(Last Updated on : 18/01/2013)
The Riti kal or the Scholastic period in Hindi literature spans the period beginning from 1600 A.D. and culminating in 1850 A.D. Riti kal emulated the Sanskrit rhetorical convention and religiously undertook different aspects of poetics like rasa, alankara and nayika bheda through Saviyas and Kavithas. The poets of Riti kal or the Scholastic period can be fundamentally classed into two groups on the basis of their subject, comprising: Ritibaddha (those zealously going by rhetorical style) and Ritimukta (free from rhetorical patterns). The poets falling in the former category basically composed their literature based on definitional and (Lakshana) and illustrative (Lakshya) themes. The essential nature of Rasa, Alankara, Nayikabheda were illustrated by them with the help of Saviyas and Kavithas. Poets like Chintamani, Keshav, Mati Ram, Deva, Kulpati Misra and Bhikari Das were pioneers of the Ritibaddha style. The second group consists of free-minded poets like Alam, Ghananand, Bodha and Thakur. They wrote in an unplanned and spontaneous manner with powerful feelings of Love, quite unlike the rhetorical form of poetry. This age witnessed two more poetic trends of didactic poetry in stray verses composed by Vrinda, Vaital and Giridhar and Heroic Poetry by Bhushan, Sudan, Lal and umpteen others.

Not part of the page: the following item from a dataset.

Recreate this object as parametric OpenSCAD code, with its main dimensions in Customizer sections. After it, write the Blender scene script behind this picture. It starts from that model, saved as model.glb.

However, this emphasis on poetic theory in the Scholastic period in Hindi literature greatly had reduced the Emotive Aspects of Poetry, which was the prime aspect of the Bhakti movement of the Devotional period. Poetry content as a consequence, gradually started to degenerate. The Saguna School of the Bhakti kal had in fact split into two schools (Rama bhakti and Krishna bhakti) somewhere in the interim of the Bhakti and the Riti Kalas. The Riti kal witnessed most of its work being accomplished under the Krishna Bhakti banner, which sadly had seriously degenerated in philosophical content. The degeneration had ranged from the pure forms of total Devotion to the Dualistic Supreme Being and was inclined more towards the erotic depiction of Shringar aspects of Krishna`s life, his Leela, his pranks with the Gopis in Braj, the description of the carnal aspects of the beauty of Radha (Krishna`s consort). The poetry of Bihari and Ghananand Das absolutely abide by this category. The most well-known book from this age of Hindi literature is Bihari Satsai by Bihari, which is in fact a collection of Doha`s (couplets), associated with Bhakti (devotion), Neeti (Moral policies) and Shringar (love).